Ntvnews.id, Jakarta - Konon, Prabu Jayabaya, Raja Kediri, sering kali melakukan ramalan mengenai berbagai peristiwa jauh sebelum terjadinya peristwa tersebut.
Salah satu ramalan terkenal dari Prabu Jayabaya adalah mengenai Satrio Piningit dan pemimpin yang dihormati di Nusantara. Dalam Kitab Musasar Jayabaya, disebutkan bahwa di bait ke-18, Prabu Jayabaya telah meramalkan kehadiran para pemimpin cerdas yang akan muncul di Indonesia. Isi bait ke-18 tersebut adalah:
Dene jejuluke nata, Lung gadung rara nglingkasi, Nuli salin gajah meta, Semune tengu lelaki, Sewidak warsa nuli, Ana dhawuhing bebendu, Kelem negaranira, Kuwur tataning negari, Duk semana pametune wong ing ndesa
Artinya, "Nama rajanya Lung Gadung Rara Nglikasi, kemudian berganti Gajah Meta Semune Tengu Lelaki. Enam puluh tahun menerima kutukan, sehingga tenggelam negaranya dan hukum tidak karu-karuan. Waktu itu pajaknya rakyat adalah...."
Lung Gadung Rara Nglikasi memiliki makna pemimpin yang pernah penuh inisiatif (cerdas) namun memiliki kelemahan sering tergoda wanita. Pertanda ini menunjuk pada presiden pertama RI, Soekarno.

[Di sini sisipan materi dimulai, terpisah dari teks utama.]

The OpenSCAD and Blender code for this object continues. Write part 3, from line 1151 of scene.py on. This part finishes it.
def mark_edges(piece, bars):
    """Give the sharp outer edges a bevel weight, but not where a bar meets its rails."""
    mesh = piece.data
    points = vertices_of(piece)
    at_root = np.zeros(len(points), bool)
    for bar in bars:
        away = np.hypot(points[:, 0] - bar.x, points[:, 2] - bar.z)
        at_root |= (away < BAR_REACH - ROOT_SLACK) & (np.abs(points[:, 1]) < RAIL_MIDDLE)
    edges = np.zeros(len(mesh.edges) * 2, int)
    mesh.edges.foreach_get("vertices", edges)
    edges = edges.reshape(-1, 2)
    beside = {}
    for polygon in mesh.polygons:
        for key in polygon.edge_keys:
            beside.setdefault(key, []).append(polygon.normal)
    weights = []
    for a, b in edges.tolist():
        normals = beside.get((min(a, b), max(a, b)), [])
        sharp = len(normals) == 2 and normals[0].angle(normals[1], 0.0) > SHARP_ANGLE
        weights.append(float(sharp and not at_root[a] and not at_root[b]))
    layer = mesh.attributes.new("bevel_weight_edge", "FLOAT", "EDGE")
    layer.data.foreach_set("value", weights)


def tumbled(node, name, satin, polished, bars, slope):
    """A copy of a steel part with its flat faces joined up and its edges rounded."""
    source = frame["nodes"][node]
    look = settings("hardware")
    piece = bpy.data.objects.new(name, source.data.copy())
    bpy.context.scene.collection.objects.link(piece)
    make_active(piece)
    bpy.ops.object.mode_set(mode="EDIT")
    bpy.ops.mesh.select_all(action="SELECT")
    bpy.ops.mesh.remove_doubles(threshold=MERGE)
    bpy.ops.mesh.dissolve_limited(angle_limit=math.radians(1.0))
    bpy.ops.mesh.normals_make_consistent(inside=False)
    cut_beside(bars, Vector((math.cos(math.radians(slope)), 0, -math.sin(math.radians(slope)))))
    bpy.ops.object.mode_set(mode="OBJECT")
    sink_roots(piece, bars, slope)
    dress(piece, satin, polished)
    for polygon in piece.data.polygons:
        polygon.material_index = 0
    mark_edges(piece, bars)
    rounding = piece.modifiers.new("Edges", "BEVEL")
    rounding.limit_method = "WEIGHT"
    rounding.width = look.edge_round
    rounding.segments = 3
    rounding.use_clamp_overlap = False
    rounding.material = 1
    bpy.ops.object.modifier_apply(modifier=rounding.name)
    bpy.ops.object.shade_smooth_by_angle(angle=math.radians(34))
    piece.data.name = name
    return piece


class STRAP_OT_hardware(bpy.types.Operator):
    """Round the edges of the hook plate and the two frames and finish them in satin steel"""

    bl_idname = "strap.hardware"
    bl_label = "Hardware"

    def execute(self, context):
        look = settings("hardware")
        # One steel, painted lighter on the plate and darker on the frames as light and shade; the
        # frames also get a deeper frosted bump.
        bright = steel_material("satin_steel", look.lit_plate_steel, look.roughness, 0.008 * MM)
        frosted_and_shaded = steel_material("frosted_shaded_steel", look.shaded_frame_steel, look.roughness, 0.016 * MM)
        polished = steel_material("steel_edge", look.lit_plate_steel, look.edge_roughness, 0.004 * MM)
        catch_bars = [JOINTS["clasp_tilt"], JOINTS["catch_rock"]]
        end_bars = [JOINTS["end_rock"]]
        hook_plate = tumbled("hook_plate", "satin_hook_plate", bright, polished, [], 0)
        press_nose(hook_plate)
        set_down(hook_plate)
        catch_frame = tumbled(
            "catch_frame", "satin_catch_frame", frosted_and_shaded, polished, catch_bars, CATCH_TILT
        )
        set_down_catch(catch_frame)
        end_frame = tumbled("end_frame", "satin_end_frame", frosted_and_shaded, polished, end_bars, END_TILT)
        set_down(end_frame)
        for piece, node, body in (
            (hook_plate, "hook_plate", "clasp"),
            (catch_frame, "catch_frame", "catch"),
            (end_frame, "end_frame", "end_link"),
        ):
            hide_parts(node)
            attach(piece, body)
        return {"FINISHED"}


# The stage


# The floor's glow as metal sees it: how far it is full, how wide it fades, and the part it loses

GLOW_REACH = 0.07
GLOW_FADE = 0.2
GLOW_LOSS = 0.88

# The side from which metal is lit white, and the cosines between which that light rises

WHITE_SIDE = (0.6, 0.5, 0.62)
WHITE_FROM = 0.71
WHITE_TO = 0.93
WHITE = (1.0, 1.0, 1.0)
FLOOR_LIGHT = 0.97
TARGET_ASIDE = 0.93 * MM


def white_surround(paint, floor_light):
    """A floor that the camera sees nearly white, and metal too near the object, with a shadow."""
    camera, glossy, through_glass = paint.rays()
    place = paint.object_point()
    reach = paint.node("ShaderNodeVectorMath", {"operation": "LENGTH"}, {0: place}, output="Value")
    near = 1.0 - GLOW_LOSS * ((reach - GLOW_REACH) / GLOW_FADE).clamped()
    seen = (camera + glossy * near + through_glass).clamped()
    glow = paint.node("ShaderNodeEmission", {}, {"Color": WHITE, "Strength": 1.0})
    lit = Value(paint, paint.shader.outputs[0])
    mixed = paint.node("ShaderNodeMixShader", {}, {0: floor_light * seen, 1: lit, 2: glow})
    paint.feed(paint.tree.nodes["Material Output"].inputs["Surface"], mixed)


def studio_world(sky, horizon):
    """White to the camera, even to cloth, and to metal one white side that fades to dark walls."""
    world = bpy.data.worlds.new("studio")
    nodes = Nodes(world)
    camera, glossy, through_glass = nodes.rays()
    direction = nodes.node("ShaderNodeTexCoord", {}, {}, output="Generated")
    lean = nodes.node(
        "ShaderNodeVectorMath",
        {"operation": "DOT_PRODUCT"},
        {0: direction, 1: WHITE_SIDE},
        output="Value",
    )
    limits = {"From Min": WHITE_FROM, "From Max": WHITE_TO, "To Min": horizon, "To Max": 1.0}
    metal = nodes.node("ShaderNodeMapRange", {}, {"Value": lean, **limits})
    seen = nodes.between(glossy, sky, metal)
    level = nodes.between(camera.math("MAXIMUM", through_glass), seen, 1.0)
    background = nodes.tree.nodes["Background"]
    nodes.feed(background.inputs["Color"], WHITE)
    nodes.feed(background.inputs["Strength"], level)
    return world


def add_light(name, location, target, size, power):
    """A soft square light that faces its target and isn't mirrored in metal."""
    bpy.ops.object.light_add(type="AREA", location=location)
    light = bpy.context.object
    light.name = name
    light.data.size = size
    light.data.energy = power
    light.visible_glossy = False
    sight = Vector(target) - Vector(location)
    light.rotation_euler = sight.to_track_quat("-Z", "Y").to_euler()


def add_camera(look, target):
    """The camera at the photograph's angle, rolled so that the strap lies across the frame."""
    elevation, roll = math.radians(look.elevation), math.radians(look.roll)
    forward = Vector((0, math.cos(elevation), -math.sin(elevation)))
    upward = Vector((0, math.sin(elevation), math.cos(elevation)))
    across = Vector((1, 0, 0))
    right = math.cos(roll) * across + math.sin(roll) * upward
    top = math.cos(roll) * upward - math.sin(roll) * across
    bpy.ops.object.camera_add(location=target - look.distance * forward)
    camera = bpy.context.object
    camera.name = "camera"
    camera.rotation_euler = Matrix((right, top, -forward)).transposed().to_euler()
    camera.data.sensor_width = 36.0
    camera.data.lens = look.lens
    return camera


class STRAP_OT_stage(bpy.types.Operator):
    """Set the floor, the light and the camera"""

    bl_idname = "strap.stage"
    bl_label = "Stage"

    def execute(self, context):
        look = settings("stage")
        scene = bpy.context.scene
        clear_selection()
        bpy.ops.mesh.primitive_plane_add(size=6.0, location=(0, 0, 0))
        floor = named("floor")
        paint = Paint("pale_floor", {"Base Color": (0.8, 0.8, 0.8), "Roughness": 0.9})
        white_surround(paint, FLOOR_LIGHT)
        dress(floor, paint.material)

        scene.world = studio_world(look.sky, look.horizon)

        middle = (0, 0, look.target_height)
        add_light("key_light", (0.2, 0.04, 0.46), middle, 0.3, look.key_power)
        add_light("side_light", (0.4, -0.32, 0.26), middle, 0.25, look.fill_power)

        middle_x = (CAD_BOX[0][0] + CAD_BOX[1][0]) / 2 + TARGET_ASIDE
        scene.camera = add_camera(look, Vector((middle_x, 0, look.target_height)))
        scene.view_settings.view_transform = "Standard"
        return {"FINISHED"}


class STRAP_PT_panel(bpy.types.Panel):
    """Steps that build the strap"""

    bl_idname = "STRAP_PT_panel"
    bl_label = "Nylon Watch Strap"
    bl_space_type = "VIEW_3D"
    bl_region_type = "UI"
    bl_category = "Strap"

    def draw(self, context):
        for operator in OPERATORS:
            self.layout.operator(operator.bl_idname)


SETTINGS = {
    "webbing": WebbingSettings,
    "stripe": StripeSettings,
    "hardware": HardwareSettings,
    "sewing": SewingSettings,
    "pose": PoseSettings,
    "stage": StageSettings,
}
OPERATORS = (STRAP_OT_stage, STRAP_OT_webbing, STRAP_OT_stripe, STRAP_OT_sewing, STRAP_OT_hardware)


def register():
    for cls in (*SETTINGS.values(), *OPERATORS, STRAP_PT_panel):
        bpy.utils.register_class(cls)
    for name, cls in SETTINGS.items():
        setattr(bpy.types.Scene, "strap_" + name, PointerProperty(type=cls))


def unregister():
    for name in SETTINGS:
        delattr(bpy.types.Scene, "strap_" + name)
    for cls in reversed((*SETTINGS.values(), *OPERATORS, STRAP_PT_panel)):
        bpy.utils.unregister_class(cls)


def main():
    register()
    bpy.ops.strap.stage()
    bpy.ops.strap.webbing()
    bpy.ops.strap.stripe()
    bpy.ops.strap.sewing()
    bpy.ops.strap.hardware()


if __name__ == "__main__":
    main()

Hal itu sebagaimana tercantum dalam buku "Misteri Ramalan Jayabaya : Siapa Pemimpin Selanjutnya di Negeri Ini". Sedangkan, Gajah Meta Semune Tengu Lelaki bermakna pemimpin yang kuat, karena disegani atau ditakuti, namun akhirnya terhina atau nista.
Pertanda ini menunjuk pada presiden kedua RI, Soeharto. Dalam bait ini juga dikatakan bahwa selama ini negara menerima kutukan, sehingga tidak ada kepastian hukum.
Jayabaya (Istimewa)
Kemudian Jayabaya konon juga meramalkan adanya perseteruan antara kedua pemimpin besar di Indonesia, layaknya perseteruan trah Pajang yang disimbolkan sebagai Jaka Tingkir, dan trah Mataram Pakubuwana. Hal ini termaktum dalam bait 20 yang berbunyi:
Bojode ingkang negara, Narendra pisah lan abdi, Prabupati sowang-sowang, Samana ngalih nagari, Jaman Kutila genti, Kara murka ratunipun, Semana linambangan, Dene Maolana Ngali, Panji loro semune Pajang Mataram.

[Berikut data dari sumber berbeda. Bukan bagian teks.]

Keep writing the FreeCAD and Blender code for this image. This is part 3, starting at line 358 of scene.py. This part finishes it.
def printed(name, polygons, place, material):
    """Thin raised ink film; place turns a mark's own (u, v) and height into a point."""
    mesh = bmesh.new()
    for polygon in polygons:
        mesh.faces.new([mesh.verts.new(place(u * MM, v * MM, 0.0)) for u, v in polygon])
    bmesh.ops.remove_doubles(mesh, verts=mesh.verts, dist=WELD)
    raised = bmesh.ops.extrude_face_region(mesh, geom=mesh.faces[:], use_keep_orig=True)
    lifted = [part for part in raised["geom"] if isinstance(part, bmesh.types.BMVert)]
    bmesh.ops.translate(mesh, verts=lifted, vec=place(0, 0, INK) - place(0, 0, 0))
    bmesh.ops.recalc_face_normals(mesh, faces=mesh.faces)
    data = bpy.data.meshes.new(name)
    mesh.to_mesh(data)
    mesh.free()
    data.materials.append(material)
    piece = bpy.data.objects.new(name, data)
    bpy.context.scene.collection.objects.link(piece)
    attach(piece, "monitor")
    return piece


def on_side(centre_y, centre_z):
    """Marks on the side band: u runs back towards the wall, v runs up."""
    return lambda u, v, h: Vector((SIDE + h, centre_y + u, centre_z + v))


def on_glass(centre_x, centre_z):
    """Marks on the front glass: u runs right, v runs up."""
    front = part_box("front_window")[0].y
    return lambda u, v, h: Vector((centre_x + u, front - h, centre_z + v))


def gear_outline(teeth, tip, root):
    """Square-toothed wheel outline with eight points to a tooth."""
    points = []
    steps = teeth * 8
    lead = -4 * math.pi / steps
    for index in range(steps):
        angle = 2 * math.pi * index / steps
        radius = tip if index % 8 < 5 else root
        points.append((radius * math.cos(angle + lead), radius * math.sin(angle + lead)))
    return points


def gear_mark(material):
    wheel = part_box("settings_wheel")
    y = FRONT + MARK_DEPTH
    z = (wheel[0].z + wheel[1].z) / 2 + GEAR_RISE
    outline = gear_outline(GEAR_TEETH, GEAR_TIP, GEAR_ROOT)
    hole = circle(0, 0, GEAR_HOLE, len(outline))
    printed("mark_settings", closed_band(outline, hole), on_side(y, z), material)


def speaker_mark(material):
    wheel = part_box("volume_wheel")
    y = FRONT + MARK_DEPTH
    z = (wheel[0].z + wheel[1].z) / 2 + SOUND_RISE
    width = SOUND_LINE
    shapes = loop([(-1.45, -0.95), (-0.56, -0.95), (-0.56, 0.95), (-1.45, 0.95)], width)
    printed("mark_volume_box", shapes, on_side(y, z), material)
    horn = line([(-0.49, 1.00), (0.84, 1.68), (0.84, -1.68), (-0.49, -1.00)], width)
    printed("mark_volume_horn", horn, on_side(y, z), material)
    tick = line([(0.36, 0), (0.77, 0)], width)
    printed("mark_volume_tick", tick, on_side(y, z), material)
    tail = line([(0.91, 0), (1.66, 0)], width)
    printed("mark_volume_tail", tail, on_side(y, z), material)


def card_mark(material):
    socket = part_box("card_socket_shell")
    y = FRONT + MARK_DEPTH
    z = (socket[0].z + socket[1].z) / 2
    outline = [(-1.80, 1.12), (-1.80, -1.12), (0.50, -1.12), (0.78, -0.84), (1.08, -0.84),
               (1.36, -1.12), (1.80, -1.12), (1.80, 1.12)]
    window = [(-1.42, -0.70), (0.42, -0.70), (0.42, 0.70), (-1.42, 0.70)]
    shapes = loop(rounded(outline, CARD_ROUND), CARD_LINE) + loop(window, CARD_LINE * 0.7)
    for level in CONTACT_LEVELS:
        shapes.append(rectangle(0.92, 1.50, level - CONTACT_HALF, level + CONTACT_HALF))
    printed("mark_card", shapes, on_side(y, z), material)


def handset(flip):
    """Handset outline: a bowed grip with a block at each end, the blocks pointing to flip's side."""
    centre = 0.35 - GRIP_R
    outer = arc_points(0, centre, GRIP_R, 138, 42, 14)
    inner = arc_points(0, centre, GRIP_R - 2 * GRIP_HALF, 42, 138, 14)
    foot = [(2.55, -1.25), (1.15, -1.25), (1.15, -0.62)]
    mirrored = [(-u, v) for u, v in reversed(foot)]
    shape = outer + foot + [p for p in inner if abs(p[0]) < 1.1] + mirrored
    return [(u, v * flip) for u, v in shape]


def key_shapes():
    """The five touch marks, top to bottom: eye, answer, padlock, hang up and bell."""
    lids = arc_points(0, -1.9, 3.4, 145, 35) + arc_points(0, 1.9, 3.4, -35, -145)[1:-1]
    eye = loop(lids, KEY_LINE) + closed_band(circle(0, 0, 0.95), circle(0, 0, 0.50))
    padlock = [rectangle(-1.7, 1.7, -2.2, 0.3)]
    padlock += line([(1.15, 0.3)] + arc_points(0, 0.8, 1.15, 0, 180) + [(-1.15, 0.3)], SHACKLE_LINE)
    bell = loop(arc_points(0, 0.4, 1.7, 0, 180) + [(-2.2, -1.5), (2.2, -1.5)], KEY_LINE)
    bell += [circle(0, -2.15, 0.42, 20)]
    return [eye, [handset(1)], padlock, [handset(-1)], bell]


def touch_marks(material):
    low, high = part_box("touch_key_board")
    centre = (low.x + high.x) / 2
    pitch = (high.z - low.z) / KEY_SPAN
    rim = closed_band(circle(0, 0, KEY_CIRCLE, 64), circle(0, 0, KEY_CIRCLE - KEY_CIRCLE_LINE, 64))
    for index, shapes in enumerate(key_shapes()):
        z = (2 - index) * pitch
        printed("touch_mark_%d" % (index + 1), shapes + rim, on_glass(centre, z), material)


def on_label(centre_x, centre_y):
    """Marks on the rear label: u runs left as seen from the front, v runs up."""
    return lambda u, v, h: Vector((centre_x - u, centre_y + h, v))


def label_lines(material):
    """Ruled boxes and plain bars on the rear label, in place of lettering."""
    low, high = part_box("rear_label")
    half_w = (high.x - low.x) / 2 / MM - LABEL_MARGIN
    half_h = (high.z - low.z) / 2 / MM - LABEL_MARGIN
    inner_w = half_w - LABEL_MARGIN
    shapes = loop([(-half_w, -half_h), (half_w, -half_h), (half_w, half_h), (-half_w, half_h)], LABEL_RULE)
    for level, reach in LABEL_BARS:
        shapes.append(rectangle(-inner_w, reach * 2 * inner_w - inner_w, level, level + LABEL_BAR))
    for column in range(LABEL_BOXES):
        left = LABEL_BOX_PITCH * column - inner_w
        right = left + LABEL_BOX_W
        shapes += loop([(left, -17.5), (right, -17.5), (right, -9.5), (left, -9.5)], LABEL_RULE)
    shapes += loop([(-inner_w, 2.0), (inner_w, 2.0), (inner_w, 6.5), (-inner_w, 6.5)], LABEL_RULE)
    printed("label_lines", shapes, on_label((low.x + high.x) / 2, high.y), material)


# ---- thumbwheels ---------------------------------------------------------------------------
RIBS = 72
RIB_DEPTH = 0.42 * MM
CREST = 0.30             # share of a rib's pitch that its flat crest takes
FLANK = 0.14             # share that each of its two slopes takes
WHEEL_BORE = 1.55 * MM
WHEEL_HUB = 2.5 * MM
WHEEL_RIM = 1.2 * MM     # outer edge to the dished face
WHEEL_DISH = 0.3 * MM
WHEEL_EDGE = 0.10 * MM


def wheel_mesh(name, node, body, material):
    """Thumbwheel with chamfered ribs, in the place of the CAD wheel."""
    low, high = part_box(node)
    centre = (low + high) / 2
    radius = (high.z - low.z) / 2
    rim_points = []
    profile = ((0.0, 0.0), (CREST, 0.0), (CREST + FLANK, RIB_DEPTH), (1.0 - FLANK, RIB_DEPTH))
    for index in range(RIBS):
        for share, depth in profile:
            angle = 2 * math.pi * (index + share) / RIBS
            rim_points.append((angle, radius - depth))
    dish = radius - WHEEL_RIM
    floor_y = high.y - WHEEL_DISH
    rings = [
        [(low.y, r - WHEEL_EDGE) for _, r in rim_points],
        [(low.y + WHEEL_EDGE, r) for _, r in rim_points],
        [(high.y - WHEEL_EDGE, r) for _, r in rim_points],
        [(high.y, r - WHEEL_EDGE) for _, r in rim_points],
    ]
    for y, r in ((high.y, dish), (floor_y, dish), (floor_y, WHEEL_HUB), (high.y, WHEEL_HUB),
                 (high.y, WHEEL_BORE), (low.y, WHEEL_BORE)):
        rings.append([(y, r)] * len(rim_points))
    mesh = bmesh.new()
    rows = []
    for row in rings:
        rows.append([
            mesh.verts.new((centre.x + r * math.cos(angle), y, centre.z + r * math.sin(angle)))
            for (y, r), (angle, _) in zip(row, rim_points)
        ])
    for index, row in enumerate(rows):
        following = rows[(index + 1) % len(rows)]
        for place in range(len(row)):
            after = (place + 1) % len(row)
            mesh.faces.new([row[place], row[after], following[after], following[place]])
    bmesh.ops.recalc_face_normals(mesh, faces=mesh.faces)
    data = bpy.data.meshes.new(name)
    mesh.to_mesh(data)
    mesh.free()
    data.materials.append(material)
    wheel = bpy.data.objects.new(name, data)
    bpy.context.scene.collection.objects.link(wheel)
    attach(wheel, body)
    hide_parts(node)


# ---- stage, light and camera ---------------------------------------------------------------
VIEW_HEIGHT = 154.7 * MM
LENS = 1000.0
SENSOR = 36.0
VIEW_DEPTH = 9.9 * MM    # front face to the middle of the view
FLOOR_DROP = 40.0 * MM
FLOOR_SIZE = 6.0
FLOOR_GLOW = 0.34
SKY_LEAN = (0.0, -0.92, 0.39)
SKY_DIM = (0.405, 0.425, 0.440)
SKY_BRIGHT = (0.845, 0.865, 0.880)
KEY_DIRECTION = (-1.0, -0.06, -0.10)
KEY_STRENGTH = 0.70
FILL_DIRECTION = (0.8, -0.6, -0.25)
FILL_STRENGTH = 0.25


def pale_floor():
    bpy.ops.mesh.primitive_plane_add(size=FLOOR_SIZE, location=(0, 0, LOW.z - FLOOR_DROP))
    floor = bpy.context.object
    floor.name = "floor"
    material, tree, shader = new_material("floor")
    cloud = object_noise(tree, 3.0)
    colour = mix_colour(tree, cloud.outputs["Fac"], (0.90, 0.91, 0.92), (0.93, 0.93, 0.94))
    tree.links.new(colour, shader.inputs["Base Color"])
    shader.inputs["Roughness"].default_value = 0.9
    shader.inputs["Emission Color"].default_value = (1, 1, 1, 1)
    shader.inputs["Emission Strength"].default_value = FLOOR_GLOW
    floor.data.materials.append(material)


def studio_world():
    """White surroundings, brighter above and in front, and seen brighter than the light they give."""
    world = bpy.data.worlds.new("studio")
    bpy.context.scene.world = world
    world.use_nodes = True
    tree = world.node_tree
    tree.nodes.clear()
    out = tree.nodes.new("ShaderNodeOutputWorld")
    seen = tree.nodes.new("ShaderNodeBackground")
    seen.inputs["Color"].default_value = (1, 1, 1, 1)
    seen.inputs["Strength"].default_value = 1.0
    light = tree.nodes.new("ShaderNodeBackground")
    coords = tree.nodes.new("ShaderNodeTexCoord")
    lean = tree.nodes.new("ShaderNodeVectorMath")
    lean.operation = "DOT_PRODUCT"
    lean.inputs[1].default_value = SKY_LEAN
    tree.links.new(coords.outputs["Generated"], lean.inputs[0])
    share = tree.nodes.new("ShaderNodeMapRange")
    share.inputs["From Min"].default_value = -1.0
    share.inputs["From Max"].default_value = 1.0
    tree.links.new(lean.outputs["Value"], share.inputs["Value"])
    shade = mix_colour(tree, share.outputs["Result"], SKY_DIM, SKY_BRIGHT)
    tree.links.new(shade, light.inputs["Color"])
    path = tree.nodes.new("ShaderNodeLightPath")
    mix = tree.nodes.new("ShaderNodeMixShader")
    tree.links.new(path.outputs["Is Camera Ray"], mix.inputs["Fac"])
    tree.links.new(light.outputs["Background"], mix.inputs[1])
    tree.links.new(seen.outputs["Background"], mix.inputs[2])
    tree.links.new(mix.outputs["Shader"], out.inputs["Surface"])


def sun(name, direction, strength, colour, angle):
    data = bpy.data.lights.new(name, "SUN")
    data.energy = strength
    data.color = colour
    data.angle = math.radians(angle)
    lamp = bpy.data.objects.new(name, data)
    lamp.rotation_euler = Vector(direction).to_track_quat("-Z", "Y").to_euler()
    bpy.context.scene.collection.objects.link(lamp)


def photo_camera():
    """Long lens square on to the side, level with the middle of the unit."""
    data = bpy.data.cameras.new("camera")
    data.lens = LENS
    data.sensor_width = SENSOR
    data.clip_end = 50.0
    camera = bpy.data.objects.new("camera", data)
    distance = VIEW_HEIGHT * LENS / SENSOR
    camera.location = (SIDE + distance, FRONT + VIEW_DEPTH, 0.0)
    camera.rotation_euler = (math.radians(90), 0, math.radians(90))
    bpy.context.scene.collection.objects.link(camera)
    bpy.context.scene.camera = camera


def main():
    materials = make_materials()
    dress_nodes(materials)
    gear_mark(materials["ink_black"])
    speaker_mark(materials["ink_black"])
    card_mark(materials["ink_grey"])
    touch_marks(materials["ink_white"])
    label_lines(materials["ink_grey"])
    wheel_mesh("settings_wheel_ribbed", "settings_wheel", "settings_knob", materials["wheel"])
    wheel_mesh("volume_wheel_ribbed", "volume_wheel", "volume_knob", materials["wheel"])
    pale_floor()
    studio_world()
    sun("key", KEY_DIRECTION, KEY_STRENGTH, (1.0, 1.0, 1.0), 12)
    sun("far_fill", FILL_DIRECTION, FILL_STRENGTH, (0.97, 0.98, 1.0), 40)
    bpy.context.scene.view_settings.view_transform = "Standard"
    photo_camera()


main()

Artinya, "Negara rusak, raja berpisah dengan rakyat, bupati berdiri sendiri-sendiri, kemudian berganti zaman Kutila, rajanya Kara Murka, lambangnya Panji Loro Semune Pajang Mataram."
Bait ini menggambarkan situasi negara yang kacau. Pemimpin jauh dari rakyat, dan dimulainya era baru dengan apa yang dinamakan otonomi daerah sebagai implikasi bergulirnya reformasi (zaman Kutila).
Karakter pemimpinnya saling menjegal untuk menjatuhkan (raja kara murka). Perlambang Panji loro semune Pajang Mataram bermakna ada dua kekuatan pimpinan.